* _The task_: In the listing below, identify each line with the word "bodies" and return those lines.

* _Data lines_:
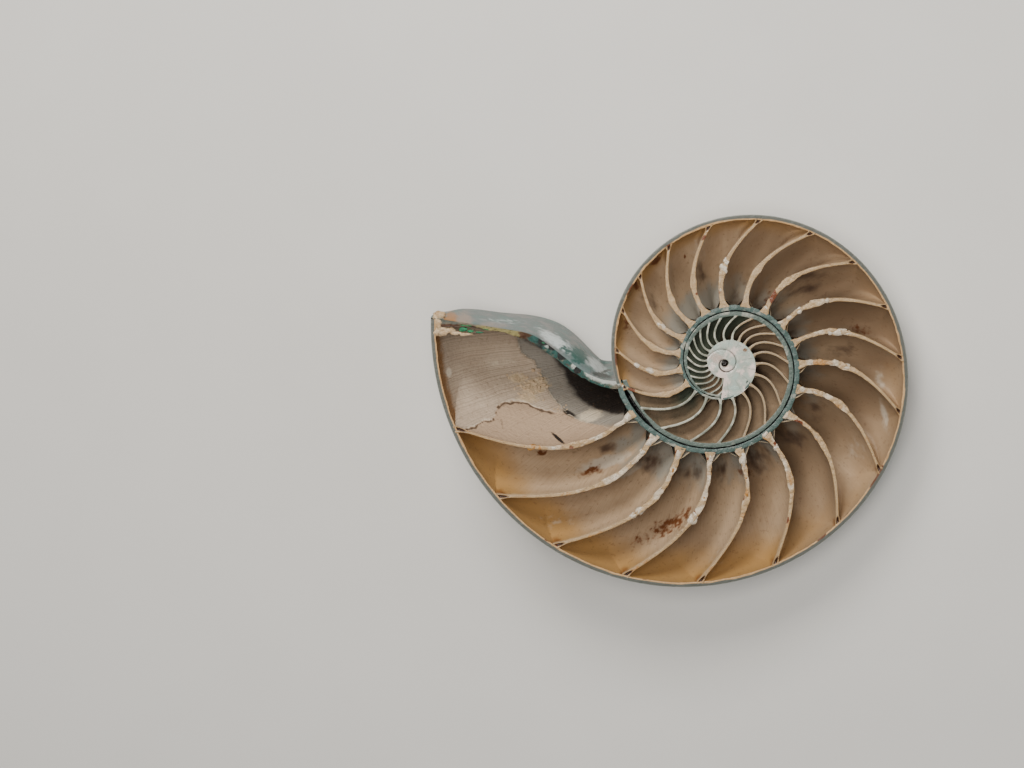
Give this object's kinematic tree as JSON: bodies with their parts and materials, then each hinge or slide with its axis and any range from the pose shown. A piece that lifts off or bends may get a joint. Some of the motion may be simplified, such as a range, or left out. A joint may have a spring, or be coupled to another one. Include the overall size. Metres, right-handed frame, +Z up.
{
  "type": "nautilus shell half",
  "caption": "Sawn half of a chambered nautilus shell lying on its convex flank, its spiral of open chambers and curved septa facing up.",
  "frame": {"origin": "under the middle of the bounding box, at the height the shell lies on", "axes": "+Z up; +X from the body chamber's lip toward the back of the coil, along the sawn face as it lies; +Y toward the top of the coil in the picture"},
  "size_m": [0.1682, 0.1358, 0.0509],
  "materials": {
    "shell": "matte brown-beige inside the chambers, cream sawn edges, grey-teal and white nacre on the ring, the core and the upper wall"
  },
  "bodies": {
    "root": {"shell_half": "shell"}
  },
  "joints": []
}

* _The solution_:
Give this object's kinematic tree as JSON: bodies with their parts and materials, then each hinge or slide with its axis and any range from the pose shown. A piece that lifts off or bends may get a joint. Some of the motion may be simplified, such as a range, or left out. A joint may have a spring, or be coupled to another one. Include the overall size. Metres, right-handed frame, +Z up.
  "bodies": {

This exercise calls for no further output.